The work I brought to Ragusa is philosophically inspired by thinkers like Donna Haraway, Mark Fisher, Timothy Morton. From being constructive my work has become deconstructive. Hence the name “Dismantle”. Not simply a name I chose to underline the charm of decay; it also represents an ethical approach to art: the idea of dismantling, deconstructing, stripping as an opportunity to rebuild a new world.
Greg Jager
His constant effort to unhinge eventually brought Greg Jager to dismantle mural art as well. What originally felt as a liberation from the rigid rules of style writing recently started to feel as an equally limiting box.

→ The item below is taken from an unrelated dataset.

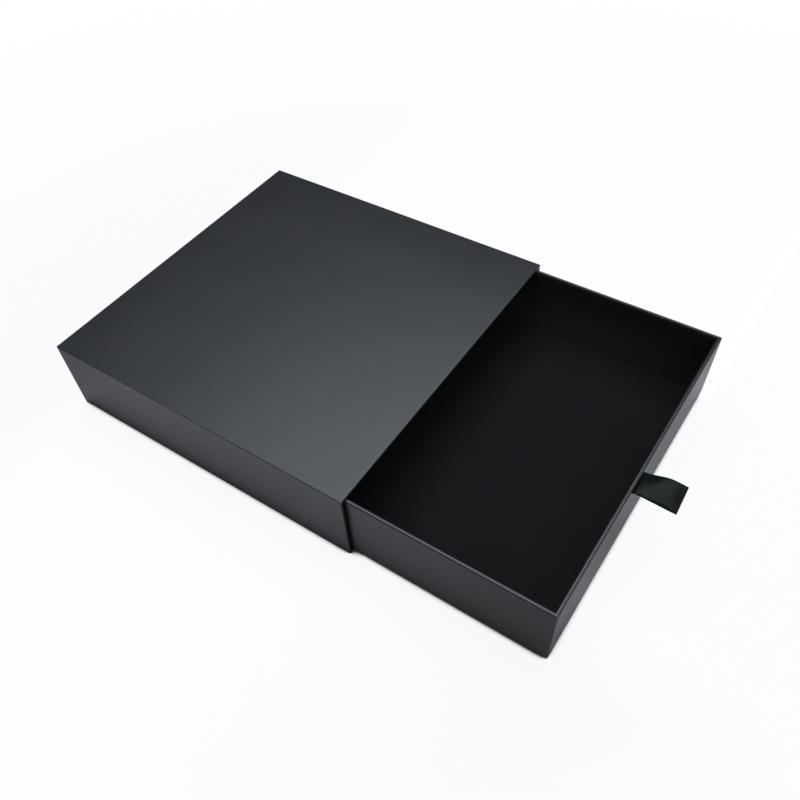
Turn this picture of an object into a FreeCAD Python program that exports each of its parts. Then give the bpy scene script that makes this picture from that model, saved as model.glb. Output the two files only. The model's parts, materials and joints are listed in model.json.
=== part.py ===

Why should I limit myself to painting? Art is conceptual, creativity and rebellion can take many different forms. My next step is to create art at the intersection between languages. I don’t want to have tunnel vision toward painting; my aim is to create ‘experiences,’ not ‘objects.’ I investigate different disciplines, from visual to performing arts, as well as the correlation between them. I want to create together with the audience, turning people into the protagonists of my piece. If I let them interact with something I create, the outcome of it (the “artwork”) will be unpredictable and somehow fluid. This is my vision at the beginning of 2021.
Greg Jager
Considering all the unpredictable turns that his artistic path has taken so far, I’m really looking forward to seeing how Greg Jager will keep pursuing his artistic research into the realm of Contemporary Art.